The March 2015 Budget might be seen as a political statement with Conservative strategists wanting Mr Osborne to set the tone for the general election campaign. So, whilst it is the Chancellor’s sixth Budget, the objective might be said to be closely aligned with a political message and the focus appears to remain the state of Britain’s public finances and getting the deficit down. So perhaps this Budget should be viewed as one whose objective is political impact given the polls place the Conservatives and Labour neck and neck. The headline issues which may have
The headline issues which may have impact for family lawyers and financial remedy cases include:
(a) The pension pot lifetime allowance is cut from £1.25m to £1m from 6th April 2016 – a move predicted to generate £600 m for the Treasury. Significant why? The allowance was introduced in 2006. In 2011 it stood at £1.8m and the Budget announcement represents further disincentivisation on saving for retirement. Pension holders pay a 55% tax charge on any amount held over the lifetime limit. There is transitional protection created for those adversely affected. From April 2018 the lifetime allowance will be indexed, rising in line with the annual increase in the CPI.
(b) In addition, people who have bought an annuity will be allowed to sell the income to a third party and the proceeds could be taken directly or drawn down over time although taxed at the holder’s marginal rate. Relevant to financial remedy proceedings includes the following considerations: – Pension sharing might be a remedy to overfunding and a means to alleviate the 55% tax charge. – Think about the client with commercial property currently worth £700,000 and equities and cash of some £200,000 but who is only 48 years of age – is he likely to exceed the allowance by retirement? What predictions can and should be made for growth on the commercial property and equities? Is it in his long-term interests to share? – Are the new reforms (see my March Family Law article, ‘The most radical changes to pensions in almost a century’) going to create greater flexibility in defeating past liquidity issues in allowing access to pension funds to provide capital for, say housing needs?
(c) The personal tax allowance currently stands at £10,000 and rises to £10,600 this April but the Budget announced a further rise from April 2016 to £10,800 and then to £11,000 in April 2017. Frequently when looking at net effect considerations on the division of income at the time of divorce and incentivising divorcees to go back to work, the tax efficiency of a personal allowance is not lost in looking at utilising the earning capacity over time with, perhaps, a corresponding step down in quantum of periodical payments post the making of any order or agreement.

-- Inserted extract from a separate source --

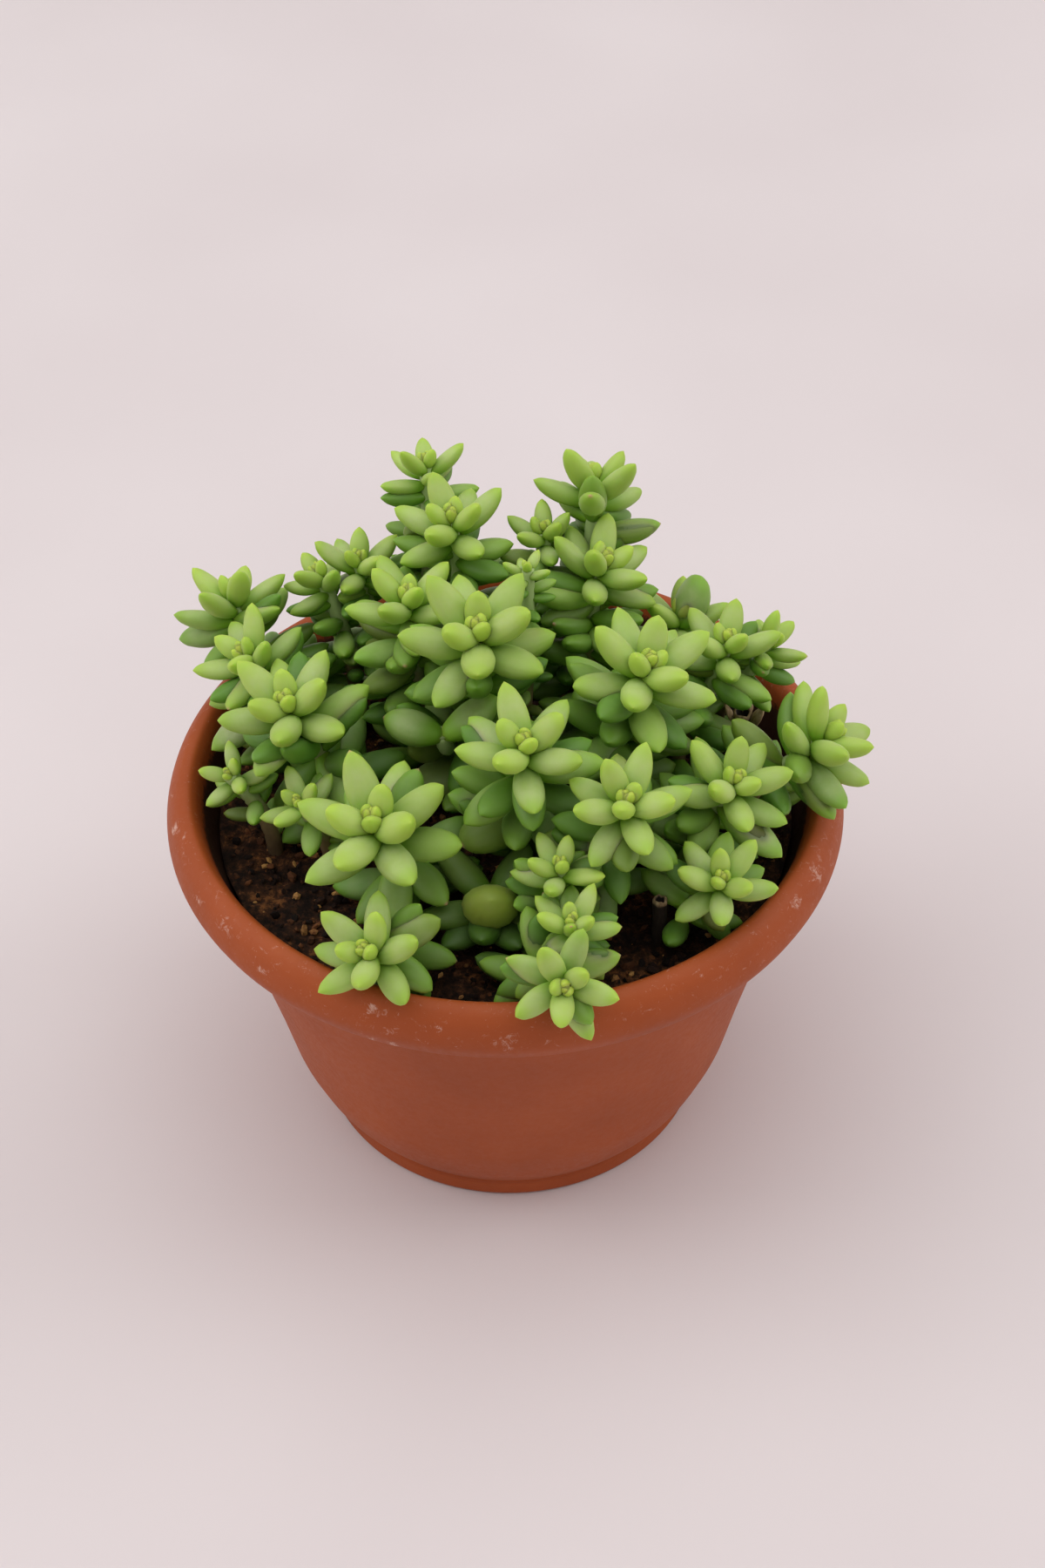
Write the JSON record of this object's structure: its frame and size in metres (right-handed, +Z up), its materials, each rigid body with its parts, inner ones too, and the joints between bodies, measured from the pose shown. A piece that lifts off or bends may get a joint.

(d) There are new and improved anti-avoidance measures with legislation to implement the previously announced changes to the DOTAS (Disclosure of Tax Avoidance Schemes) regime that will be included in the Finance Bill of 2015 due to be published next week. Amongst the proposed changes are: – Removing the duty of confidentiality from persons who voluntarily disclose information to HMRC to assist HMRC in determining whether there has been a breach of the DOTAS rules. – Increasing penalties. – Empowering HMRC to publish summary information about notified schemes and identify users of undisclosed schemes. The Government has confirmed that legislation will be introduced in a future Finance Bill to impose further sanctions on serial tax avoiders – increased financial penalties/increased reporting obligations/naming and shaming/restricting access to tax reliefs. The relevance of this is that in family cases involving high net worth individuals it is not uncommon for there to be complex and sophisticated tax schemes and structures set up with the objective of tax efficient financial planning. Sometimes a case will feature an issue over contingent liabilities – what will be HMRC’s approach to a particular avoidance measure and how such contingent liability should be treated when factoring in the s 25 Matrimonial Causes Act 1973 criteria. Practitioners be alert as yesterday (19 March 2015) the Government was also set to publish plans for new criminal offences for tax evasions and penalties for those professionals who assist tax evaders. Further information on this was not available at the time of compilation of this article. In A v A; B v B  1 FLR 701 Mr Justice Charles spoke of the strong obligation of disclosure and the ‘strong public interest that all tax, and Revenue penalties due, should be paid…’.
(e) Owner-managed businesses: (i) Individuals wishing to claim entrepreneurs’ relief (ER) on the gain arising on the disposal of a personally held asset that has been used in their business or personal company must, at the same time, make a significant disposal of their share in the business or shareholding in the company. Prior to the budget statement, any disposal out of a material holding was sufficient to trigger ER on disposal. (ii) Legislation will be amended to require a disposal of an interest representing at least 5% of the assets of the partnership or 5% of the of the ordinary shares or securities of a personal trading company. There must also be no arrangement to reacquire an increased share in the partnership or additional shares in the company. It is frequently the case in a divorce that liquidity has to be generated by the sale of business assets and ER has been a useful method of minimising the tax hit.
(f) Other potential ‘winners’ amongst our client base are beer and cider drinkers – the duty on lower strength beer will be cut by 6% and lower strength cider by 2%!